▶ **Short problem**
Reproduce exactly the lines from the one containing "The build123d and" down to the one containing "DARKEST, DULL = 0.012, 0.13", including both of those lines, and nothing else.

▶ **Exercise input**
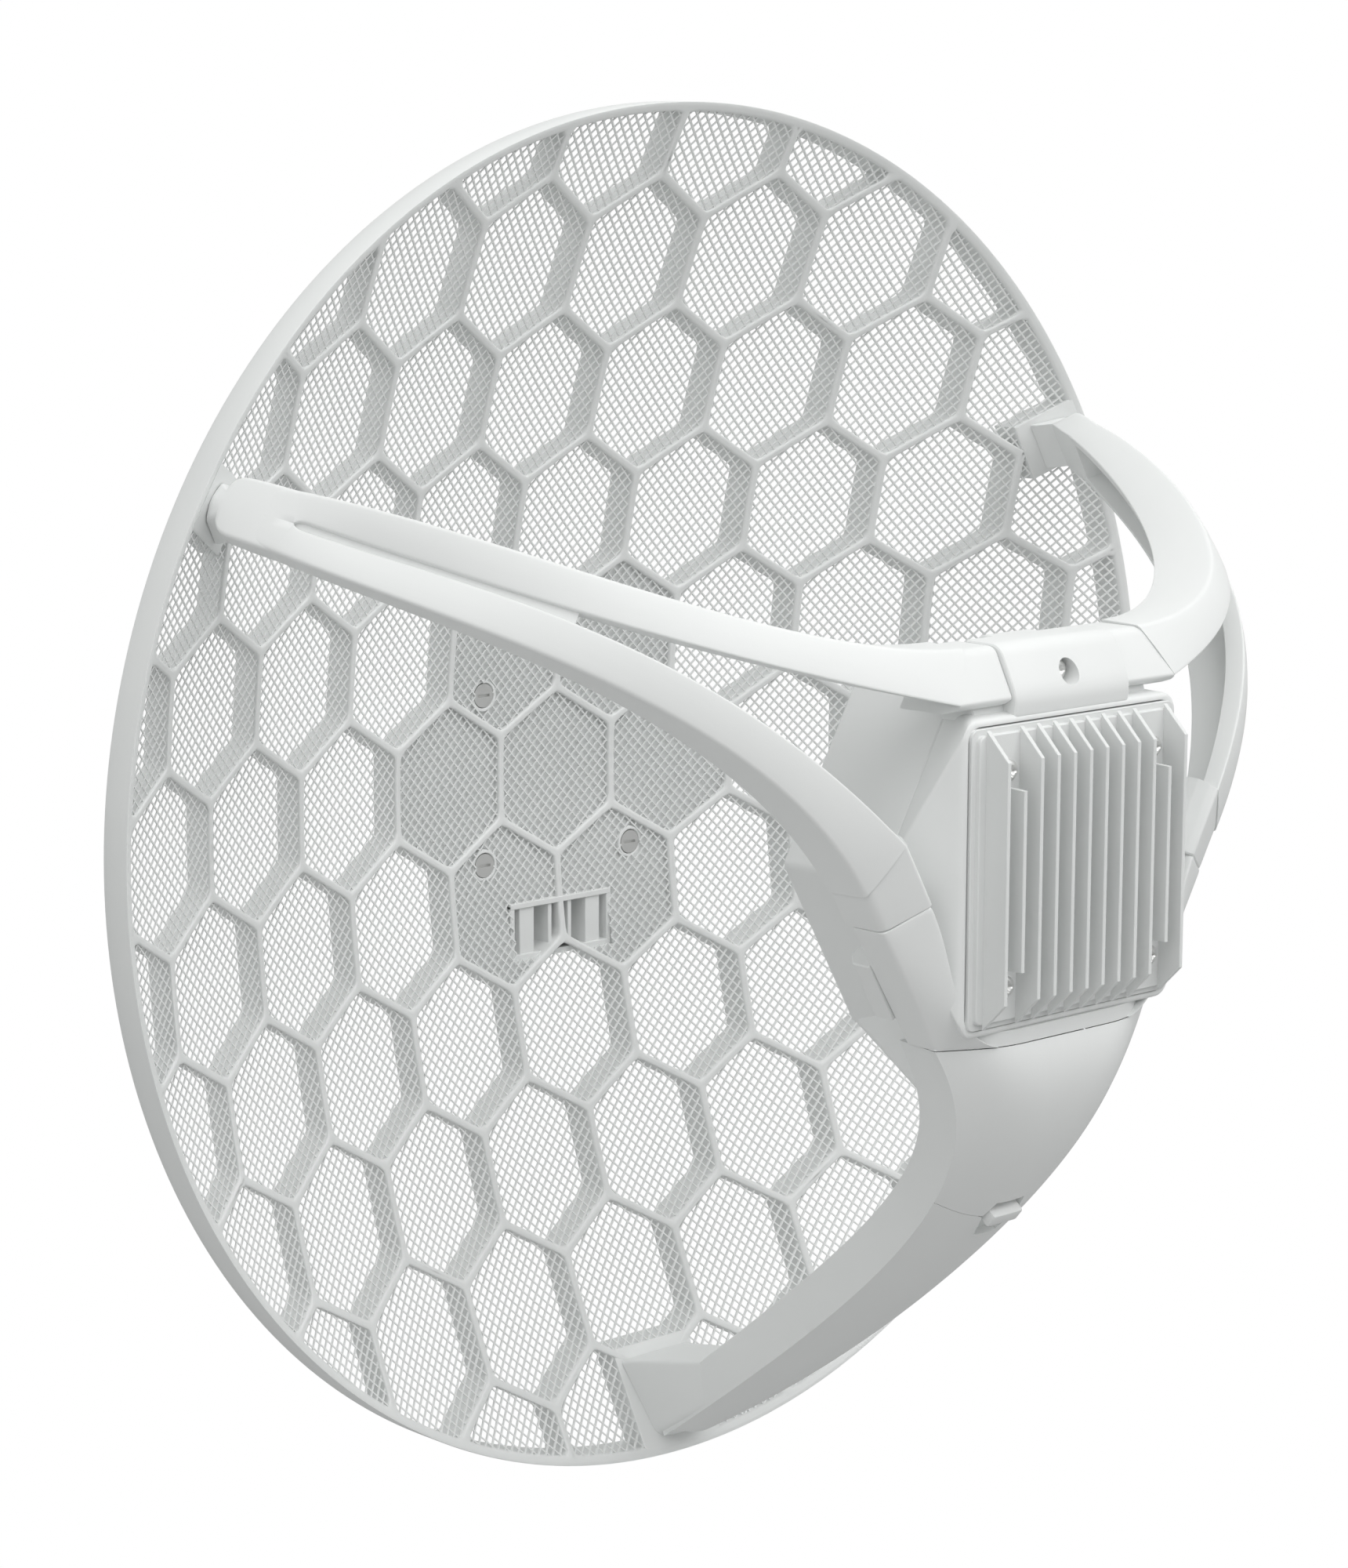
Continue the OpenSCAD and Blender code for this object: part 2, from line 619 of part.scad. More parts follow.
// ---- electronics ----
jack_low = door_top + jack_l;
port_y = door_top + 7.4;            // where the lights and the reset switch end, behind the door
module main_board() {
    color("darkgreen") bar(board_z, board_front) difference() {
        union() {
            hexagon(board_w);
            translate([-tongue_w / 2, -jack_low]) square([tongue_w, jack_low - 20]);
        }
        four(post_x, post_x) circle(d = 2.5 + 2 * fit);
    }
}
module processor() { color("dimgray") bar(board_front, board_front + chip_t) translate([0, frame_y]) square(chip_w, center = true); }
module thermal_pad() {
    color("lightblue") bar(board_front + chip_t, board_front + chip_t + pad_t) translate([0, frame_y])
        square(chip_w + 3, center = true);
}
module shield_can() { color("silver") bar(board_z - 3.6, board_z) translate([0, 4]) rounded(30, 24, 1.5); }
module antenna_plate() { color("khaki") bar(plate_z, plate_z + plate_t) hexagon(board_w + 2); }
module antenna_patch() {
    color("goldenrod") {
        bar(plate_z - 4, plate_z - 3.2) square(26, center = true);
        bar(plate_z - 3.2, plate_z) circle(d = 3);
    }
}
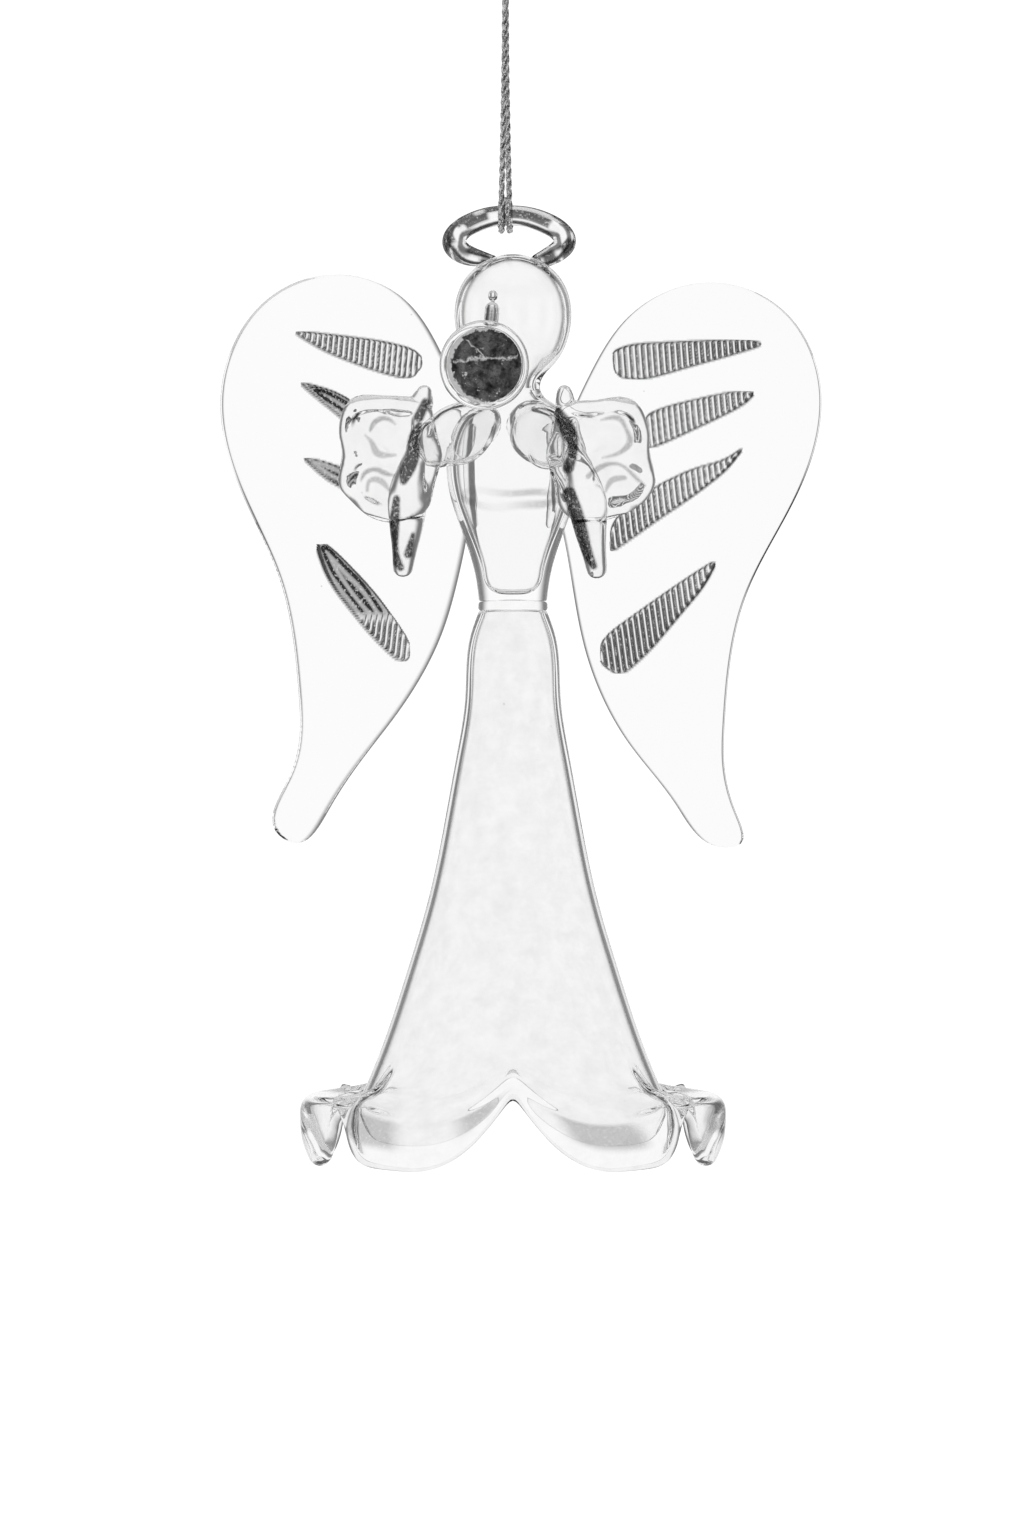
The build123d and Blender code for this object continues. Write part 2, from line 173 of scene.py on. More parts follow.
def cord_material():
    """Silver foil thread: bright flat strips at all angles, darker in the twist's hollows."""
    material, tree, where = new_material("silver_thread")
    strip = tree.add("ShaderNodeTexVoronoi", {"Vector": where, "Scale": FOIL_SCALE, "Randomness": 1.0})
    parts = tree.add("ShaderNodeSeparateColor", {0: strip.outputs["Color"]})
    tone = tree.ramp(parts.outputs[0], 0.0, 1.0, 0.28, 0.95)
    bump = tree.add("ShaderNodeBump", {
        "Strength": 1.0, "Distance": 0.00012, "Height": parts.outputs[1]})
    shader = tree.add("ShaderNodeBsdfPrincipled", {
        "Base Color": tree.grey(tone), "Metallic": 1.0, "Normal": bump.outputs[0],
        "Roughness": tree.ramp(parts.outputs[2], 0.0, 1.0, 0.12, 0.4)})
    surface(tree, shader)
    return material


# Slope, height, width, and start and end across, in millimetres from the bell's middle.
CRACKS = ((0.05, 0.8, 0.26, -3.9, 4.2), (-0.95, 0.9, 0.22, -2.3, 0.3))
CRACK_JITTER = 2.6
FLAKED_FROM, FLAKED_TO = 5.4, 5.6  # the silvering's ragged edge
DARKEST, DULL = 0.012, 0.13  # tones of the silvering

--

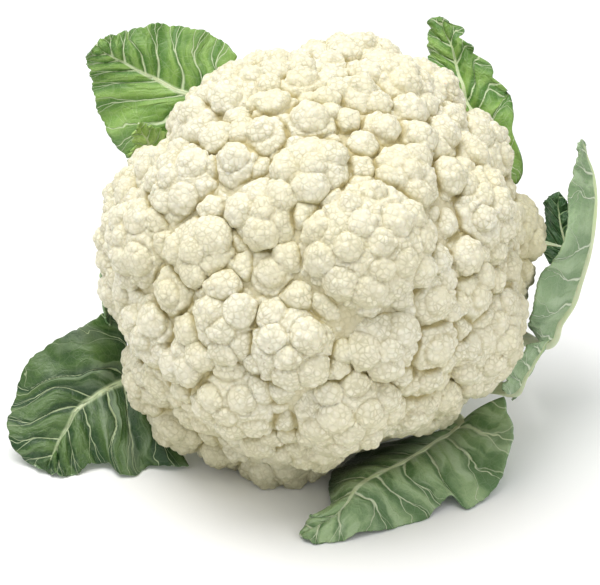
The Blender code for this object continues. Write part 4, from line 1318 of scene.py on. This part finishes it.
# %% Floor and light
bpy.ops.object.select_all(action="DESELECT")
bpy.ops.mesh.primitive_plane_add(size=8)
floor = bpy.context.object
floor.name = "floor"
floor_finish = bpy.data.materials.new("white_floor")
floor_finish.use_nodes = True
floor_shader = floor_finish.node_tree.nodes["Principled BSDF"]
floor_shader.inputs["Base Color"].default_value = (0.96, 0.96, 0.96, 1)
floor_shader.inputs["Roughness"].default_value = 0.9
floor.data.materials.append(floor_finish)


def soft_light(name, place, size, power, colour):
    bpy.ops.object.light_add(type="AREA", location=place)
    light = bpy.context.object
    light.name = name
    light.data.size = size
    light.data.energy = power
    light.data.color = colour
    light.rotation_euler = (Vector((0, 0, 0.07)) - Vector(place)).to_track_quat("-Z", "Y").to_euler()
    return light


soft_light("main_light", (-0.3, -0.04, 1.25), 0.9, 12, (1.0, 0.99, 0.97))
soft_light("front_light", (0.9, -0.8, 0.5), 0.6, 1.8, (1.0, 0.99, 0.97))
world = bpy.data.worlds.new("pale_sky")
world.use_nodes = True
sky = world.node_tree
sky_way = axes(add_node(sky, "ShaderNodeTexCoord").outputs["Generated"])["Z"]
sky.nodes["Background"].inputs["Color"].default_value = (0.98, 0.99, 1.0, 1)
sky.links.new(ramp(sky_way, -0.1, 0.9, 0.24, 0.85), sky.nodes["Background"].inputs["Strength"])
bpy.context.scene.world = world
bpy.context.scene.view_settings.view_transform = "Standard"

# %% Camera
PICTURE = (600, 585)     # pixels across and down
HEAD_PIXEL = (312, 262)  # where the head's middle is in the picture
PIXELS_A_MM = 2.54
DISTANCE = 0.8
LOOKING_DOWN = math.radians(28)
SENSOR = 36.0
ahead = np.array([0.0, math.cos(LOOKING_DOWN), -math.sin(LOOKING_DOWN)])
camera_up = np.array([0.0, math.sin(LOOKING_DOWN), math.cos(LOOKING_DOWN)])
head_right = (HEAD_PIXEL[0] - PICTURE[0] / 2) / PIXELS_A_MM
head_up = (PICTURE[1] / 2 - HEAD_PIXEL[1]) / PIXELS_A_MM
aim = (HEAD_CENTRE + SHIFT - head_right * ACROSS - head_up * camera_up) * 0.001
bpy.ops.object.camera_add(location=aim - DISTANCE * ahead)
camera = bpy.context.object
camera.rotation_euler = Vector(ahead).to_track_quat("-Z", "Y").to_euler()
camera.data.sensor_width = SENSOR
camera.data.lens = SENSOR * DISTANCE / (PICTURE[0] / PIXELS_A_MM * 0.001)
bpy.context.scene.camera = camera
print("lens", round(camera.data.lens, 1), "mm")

▶ **Response below**
The build123d and Blender code for this object continues. Write part 2, from line 173 of scene.py on. More parts follow.
def cord_material():
    """Silver foil thread: bright flat strips at all angles, darker in the twist's hollows."""
    material, tree, where = new_material("silver_thread")
    strip = tree.add("ShaderNodeTexVoronoi", {"Vector": where, "Scale": FOIL_SCALE, "Randomness": 1.0})
    parts = tree.add("ShaderNodeSeparateColor", {0: strip.outputs["Color"]})
    tone = tree.ramp(parts.outputs[0], 0.0, 1.0, 0.28, 0.95)
    bump = tree.add("ShaderNodeBump", {
        "Strength": 1.0, "Distance": 0.00012, "Height": parts.outputs[1]})
    shader = tree.add("ShaderNodeBsdfPrincipled", {
        "Base Color": tree.grey(tone), "Metallic": 1.0, "Normal": bump.outputs[0],
        "Roughness": tree.ramp(parts.outputs[2], 0.0, 1.0, 0.12, 0.4)})
    surface(tree, shader)
    return material


# Slope, height, width, and start and end across, in millimetres from the bell's middle.
CRACKS = ((0.05, 0.8, 0.26, -3.9, 4.2), (-0.95, 0.9, 0.22, -2.3, 0.3))
CRACK_JITTER = 2.6
FLAKED_FROM, FLAKED_TO = 5.4, 5.6  # the silvering's ragged edge
DARKEST, DULL = 0.012, 0.13  # tones of the silvering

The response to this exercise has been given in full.